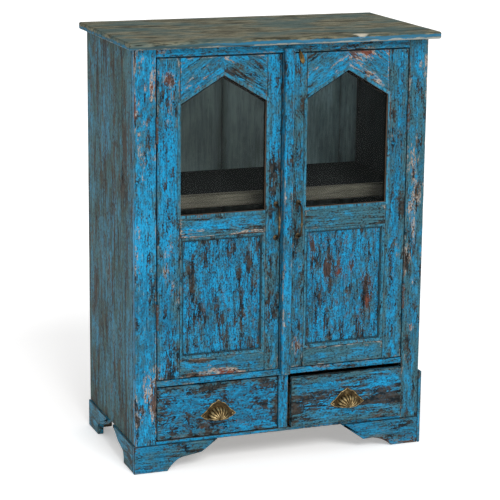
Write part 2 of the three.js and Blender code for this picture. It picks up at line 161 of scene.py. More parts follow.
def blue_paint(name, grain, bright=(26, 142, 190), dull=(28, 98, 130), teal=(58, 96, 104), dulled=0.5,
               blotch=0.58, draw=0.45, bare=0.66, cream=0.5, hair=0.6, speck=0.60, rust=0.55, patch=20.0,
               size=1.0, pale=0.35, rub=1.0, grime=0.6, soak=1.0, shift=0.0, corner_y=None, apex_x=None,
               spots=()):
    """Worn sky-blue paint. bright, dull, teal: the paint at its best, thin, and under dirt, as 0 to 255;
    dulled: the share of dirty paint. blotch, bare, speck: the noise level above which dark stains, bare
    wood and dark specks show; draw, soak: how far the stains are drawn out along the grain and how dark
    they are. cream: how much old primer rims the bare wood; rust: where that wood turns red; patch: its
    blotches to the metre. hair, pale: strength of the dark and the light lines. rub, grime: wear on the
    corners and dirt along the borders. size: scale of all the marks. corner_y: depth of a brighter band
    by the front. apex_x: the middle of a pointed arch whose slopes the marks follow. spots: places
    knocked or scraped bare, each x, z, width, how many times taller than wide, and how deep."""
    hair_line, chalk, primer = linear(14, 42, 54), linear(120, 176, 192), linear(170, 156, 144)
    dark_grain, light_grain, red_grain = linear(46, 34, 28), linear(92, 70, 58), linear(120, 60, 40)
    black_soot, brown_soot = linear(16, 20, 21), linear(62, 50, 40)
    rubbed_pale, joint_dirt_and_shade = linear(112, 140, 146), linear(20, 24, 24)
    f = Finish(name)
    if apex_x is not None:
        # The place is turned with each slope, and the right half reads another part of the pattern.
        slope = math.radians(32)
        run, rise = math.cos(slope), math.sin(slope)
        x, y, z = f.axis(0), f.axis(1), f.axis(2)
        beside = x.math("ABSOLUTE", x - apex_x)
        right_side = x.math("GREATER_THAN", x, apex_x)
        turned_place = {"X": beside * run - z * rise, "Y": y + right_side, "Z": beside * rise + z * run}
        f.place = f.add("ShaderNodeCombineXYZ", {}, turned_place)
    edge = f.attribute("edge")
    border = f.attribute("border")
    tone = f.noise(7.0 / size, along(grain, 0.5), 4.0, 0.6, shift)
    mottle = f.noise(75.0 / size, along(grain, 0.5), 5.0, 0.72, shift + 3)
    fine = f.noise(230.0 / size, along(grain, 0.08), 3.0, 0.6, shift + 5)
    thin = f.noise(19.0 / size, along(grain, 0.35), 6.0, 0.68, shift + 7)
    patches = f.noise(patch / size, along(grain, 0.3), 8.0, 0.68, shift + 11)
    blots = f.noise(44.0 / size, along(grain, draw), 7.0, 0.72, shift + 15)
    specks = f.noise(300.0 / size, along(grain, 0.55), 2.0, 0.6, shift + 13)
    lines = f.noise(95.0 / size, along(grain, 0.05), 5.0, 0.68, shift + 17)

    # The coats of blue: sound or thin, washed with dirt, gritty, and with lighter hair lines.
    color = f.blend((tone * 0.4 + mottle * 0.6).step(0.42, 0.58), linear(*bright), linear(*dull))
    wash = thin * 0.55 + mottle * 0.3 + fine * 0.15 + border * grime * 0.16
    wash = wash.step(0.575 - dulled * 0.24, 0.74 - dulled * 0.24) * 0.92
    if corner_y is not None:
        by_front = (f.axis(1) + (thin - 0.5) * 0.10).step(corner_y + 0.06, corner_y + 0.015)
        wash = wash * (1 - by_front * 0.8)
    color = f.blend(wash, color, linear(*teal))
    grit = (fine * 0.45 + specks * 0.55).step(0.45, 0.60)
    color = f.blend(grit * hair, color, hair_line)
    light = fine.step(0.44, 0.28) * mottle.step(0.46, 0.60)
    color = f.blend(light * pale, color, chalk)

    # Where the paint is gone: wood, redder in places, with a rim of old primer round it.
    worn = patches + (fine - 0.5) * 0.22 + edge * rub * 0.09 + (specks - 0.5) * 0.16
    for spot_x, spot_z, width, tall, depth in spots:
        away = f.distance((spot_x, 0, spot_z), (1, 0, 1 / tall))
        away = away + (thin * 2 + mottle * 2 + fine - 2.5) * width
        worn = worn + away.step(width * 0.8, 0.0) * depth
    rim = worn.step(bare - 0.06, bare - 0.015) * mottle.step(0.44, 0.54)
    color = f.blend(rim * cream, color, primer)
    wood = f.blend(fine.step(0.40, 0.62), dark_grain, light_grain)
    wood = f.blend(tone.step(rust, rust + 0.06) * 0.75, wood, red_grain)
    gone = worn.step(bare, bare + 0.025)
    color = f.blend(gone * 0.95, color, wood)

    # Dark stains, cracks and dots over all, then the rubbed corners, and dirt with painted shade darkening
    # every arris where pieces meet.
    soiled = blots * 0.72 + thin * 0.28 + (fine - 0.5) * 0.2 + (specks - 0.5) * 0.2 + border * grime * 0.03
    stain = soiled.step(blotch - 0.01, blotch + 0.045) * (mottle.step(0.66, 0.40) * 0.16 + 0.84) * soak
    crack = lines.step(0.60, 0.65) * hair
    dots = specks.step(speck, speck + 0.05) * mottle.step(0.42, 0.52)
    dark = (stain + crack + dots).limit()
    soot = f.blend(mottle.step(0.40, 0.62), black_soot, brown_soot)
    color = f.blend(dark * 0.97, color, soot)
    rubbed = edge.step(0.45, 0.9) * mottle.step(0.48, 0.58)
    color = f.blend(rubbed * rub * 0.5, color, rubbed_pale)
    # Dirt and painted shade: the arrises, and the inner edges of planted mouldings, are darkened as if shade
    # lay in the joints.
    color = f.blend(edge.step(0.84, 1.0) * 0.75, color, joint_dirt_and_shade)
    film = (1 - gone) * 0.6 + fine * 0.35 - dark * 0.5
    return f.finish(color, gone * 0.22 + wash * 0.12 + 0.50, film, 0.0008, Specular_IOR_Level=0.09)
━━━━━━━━
> _EXERCISE DETAILS_: Repeat the material in full, exactly as it stands.

> _OUTPUT OF THE EXERCISE_:
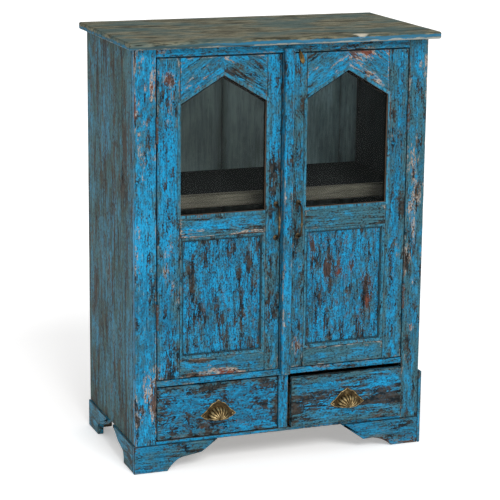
Write part 2 of the three.js and Blender code for this picture. It picks up at line 161 of scene.py. More parts follow.
def blue_paint(name, grain, bright=(26, 142, 190), dull=(28, 98, 130), teal=(58, 96, 104), dulled=0.5,
               blotch=0.58, draw=0.45, bare=0.66, cream=0.5, hair=0.6, speck=0.60, rust=0.55, patch=20.0,
               size=1.0, pale=0.35, rub=1.0, grime=0.6, soak=1.0, shift=0.0, corner_y=None, apex_x=None,
               spots=()):
    """Worn sky-blue paint. bright, dull, teal: the paint at its best, thin, and under dirt, as 0 to 255;
    dulled: the share of dirty paint. blotch, bare, speck: the noise level above which dark stains, bare
    wood and dark specks show; draw, soak: how far the stains are drawn out along the grain and how dark
    they are. cream: how much old primer rims the bare wood; rust: where that wood turns red; patch: its
    blotches to the metre. hair, pale: strength of the dark and the light lines. rub, grime: wear on the
    corners and dirt along the borders. size: scale of all the marks. corner_y: depth of a brighter band
    by the front. apex_x: the middle of a pointed arch whose slopes the marks follow. spots: places
    knocked or scraped bare, each x, z, width, how many times taller than wide, and how deep."""
    hair_line, chalk, primer = linear(14, 42, 54), linear(120, 176, 192), linear(170, 156, 144)
    dark_grain, light_grain, red_grain = linear(46, 34, 28), linear(92, 70, 58), linear(120, 60, 40)
    black_soot, brown_soot = linear(16, 20, 21), linear(62, 50, 40)
    rubbed_pale, joint_dirt_and_shade = linear(112, 140, 146), linear(20, 24, 24)
    f = Finish(name)
    if apex_x is not None:
        # The place is turned with each slope, and the right half reads another part of the pattern.
        slope = math.radians(32)
        run, rise = math.cos(slope), math.sin(slope)
        x, y, z = f.axis(0), f.axis(1), f.axis(2)
        beside = x.math("ABSOLUTE", x - apex_x)
        right_side = x.math("GREATER_THAN", x, apex_x)
        turned_place = {"X": beside * run - z * rise, "Y": y + right_side, "Z": beside * rise + z * run}
        f.place = f.add("ShaderNodeCombineXYZ", {}, turned_place)
    edge = f.attribute("edge")
    border = f.attribute("border")
    tone = f.noise(7.0 / size, along(grain, 0.5), 4.0, 0.6, shift)
    mottle = f.noise(75.0 / size, along(grain, 0.5), 5.0, 0.72, shift + 3)
    fine = f.noise(230.0 / size, along(grain, 0.08), 3.0, 0.6, shift + 5)
    thin = f.noise(19.0 / size, along(grain, 0.35), 6.0, 0.68, shift + 7)
    patches = f.noise(patch / size, along(grain, 0.3), 8.0, 0.68, shift + 11)
    blots = f.noise(44.0 / size, along(grain, draw), 7.0, 0.72, shift + 15)
    specks = f.noise(300.0 / size, along(grain, 0.55), 2.0, 0.6, shift + 13)
    lines = f.noise(95.0 / size, along(grain, 0.05), 5.0, 0.68, shift + 17)

    # The coats of blue: sound or thin, washed with dirt, gritty, and with lighter hair lines.
    color = f.blend((tone * 0.4 + mottle * 0.6).step(0.42, 0.58), linear(*bright), linear(*dull))
    wash = thin * 0.55 + mottle * 0.3 + fine * 0.15 + border * grime * 0.16
    wash = wash.step(0.575 - dulled * 0.24, 0.74 - dulled * 0.24) * 0.92
    if corner_y is not None:
        by_front = (f.axis(1) + (thin - 0.5) * 0.10).step(corner_y + 0.06, corner_y + 0.015)
        wash = wash * (1 - by_front * 0.8)
    color = f.blend(wash, color, linear(*teal))
    grit = (fine * 0.45 + specks * 0.55).step(0.45, 0.60)
    color = f.blend(grit * hair, color, hair_line)
    light = fine.step(0.44, 0.28) * mottle.step(0.46, 0.60)
    color = f.blend(light * pale, color, chalk)

    # Where the paint is gone: wood, redder in places, with a rim of old primer round it.
    worn = patches + (fine - 0.5) * 0.22 + edge * rub * 0.09 + (specks - 0.5) * 0.16
    for spot_x, spot_z, width, tall, depth in spots:
        away = f.distance((spot_x, 0, spot_z), (1, 0, 1 / tall))
        away = away + (thin * 2 + mottle * 2 + fine - 2.5) * width
        worn = worn + away.step(width * 0.8, 0.0) * depth
    rim = worn.step(bare - 0.06, bare - 0.015) * mottle.step(0.44, 0.54)
    color = f.blend(rim * cream, color, primer)
    wood = f.blend(fine.step(0.40, 0.62), dark_grain, light_grain)
    wood = f.blend(tone.step(rust, rust + 0.06) * 0.75, wood, red_grain)
    gone = worn.step(bare, bare + 0.025)
    color = f.blend(gone * 0.95, color, wood)

    # Dark stains, cracks and dots over all, then the rubbed corners, and dirt with painted shade darkening
    # every arris where pieces meet.
    soiled = blots * 0.72 + thin * 0.28 + (fine - 0.5) * 0.2 + (specks - 0.5) * 0.2 + border * grime * 0.03
    stain = soiled.step(blotch - 0.01, blotch + 0.045) * (mottle.step(0.66, 0.40) * 0.16 + 0.84) * soak
    crack = lines.step(0.60, 0.65) * hair
    dots = specks.step(speck, speck + 0.05) * mottle.step(0.42, 0.52)
    dark = (stain + crack + dots).limit()
    soot = f.blend(mottle.step(0.40, 0.62), black_soot, brown_soot)
    color = f.blend(dark * 0.97, color, soot)
    rubbed = edge.step(0.45, 0.9) * mottle.step(0.48, 0.58)
    color = f.blend(rubbed * rub * 0.5, color, rubbed_pale)
    # Dirt and painted shade: the arrises, and the inner edges of planted mouldings, are darkened as if shade
    # lay in the joints.
    color = f.blend(edge.step(0.84, 1.0) * 0.75, color, joint_dirt_and_shade)
    film = (1 - gone) * 0.6 + fine * 0.35 - dark * 0.5
    return f.finish(color, gone * 0.22 + wash * 0.12 + 0.50, film, 0.0008, Specular_IOR_Level=0.09)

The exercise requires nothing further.